In the countries where I have taught I have found that teachers on all educational levels are becoming more and more interested in creative movement and dance because it can further the healthy wholeness of individuals and groups.

Creative movement can be adapted to persons of all ages. It may begin in the home where members of the family improvise together. It can become an area of basic learning in elementary schools, and a serious study in secondary schools and universities. It is to be hoped that someday there will be whole colleges offering research and complete study programs in body movement both as science and art.

Two years ago I invited to my studio in Tucson, Arizona, a group of people from Costa Rica, El Salvador, Switzerland, Italy and the United States to study creative dance and to demonstrate the universality of the language of movement. They could not communicate in words but they could understand one another in movement. Members of the group affirmed that the experience of creating together meaningful movement forms made them "feel like brothers and sisters".
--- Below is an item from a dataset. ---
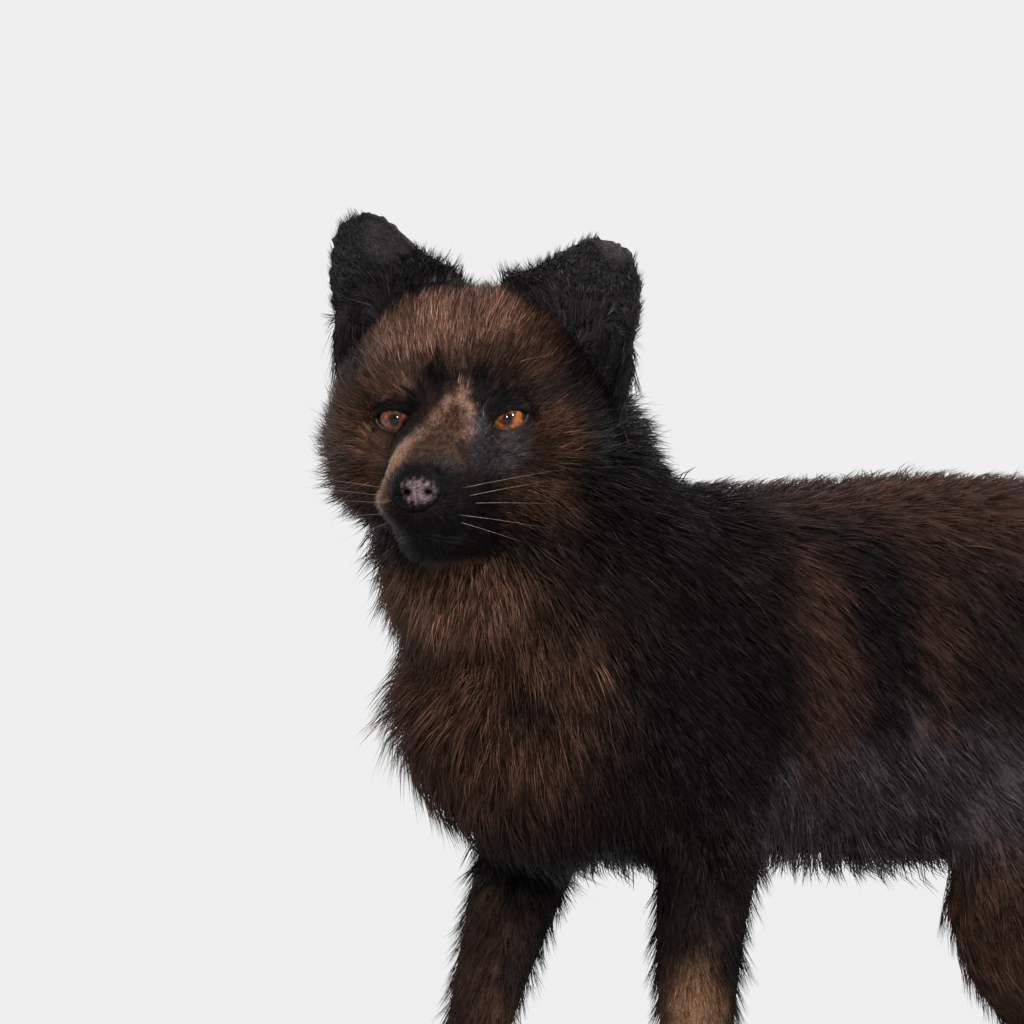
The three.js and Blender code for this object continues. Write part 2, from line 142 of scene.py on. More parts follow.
def averaged(values, edges, rounds, share=0.5):
    """Each vertex's value moved towards its neighbours' mean, a number of rounds."""
    a, b = edges.T
    count = len(values)
    degree = np.maximum(np.bincount(edges.ravel(), minlength=count), 1)[:, None]
    for _ in range(rounds):
        total = [
            np.bincount(a, column[b], count) + np.bincount(b, column[a], count)
            for column in values.T
        ]
        values = values + share * (np.stack(total, 1) / degree - values)
    return values


def soft_normals(verts, tris, edges, rounds):
    return unit(averaged(normals_of(verts, tris), edges, rounds))


def waves(points, size, seed):
    """Soft seeded variation over space, about -1 to 1; size is its grain in millimetres."""
    rng = np.random.default_rng(seed)
    found = np.zeros(len(points))
    for _ in range(8):
        found += np.sin(points @ (unit(rng.normal(size=3)) * 2 * math.pi / size) + rng.random() * 7)
    return found / 4


def placed(name, data):
    obj = bpy.data.objects.new(name, data)
    scene.collection.objects.link(obj)
    return obj


def mesh_object(name, verts, tris, *materials):
    mesh = bpy.data.meshes.new(name)
    mesh.vertices.add(len(verts))
    mesh.vertices.foreach_set("co", np.asarray(verts, np.float32).ravel())
    mesh.loops.add(len(tris) * 3)
    mesh.loops.foreach_set("vertex_index", np.asarray(tris, np.int32).ravel())
    mesh.polygons.add(len(tris))
    mesh.polygons.foreach_set("loop_start", np.arange(0, len(tris) * 3, 3, dtype=np.int32))
    mesh.polygons.foreach_set("use_smooth", np.ones(len(tris), bool))
    mesh.update(calc_edges=True)
    for each in materials:
        mesh.materials.append(each)
    return placed(name, mesh)


def paint(obj, name, colours):
    """A colour for each vertex, under a name that the materials read."""
    layer = obj.data.attributes.new(name, "FLOAT_COLOR", "POINT")
    rgba = np.ones((len(colours), 4), np.float32)
    rgba[:, :3] = colours
    layer.data.foreach_set("color", rgba.ravel())


def without_specks(verts, tris):
    """The surface without closed bits of only a few triangles."""
    label, pairs = np.arange(len(verts)), edges_of(tris)
    settled = False
    while not settled:
        low = np.minimum(label[pairs[:, 0]], label[pairs[:, 1]])
        lower = label.copy()
        np.minimum.at(lower, pairs[:, 0], low)
        np.minimum.at(lower, pairs[:, 1], low)
        lower = lower[lower]
        settled, label = (lower == label).all(), lower
    bit = label[tris[:, 0]]
    kept = tris[np.bincount(bit)[bit] > SPECK]
    used, places = np.unique(kept, return_inverse=True)
    return verts[used], places.reshape(kept.shape)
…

My work in different countries has made me realize that people everywhere are the same in their natural ability to dance when given an opportunity to create their own movements, and in their joy of communicating with one another in the language of movement. I believe that if this language, practiced as a creative art activity, were recognized for it universality and power it would be widely used to break down barriers between people who speak in different tongues. Creative dance is a new kind of folk dance which can unite a group as no other activity can. It can become a factor in furthering international good will.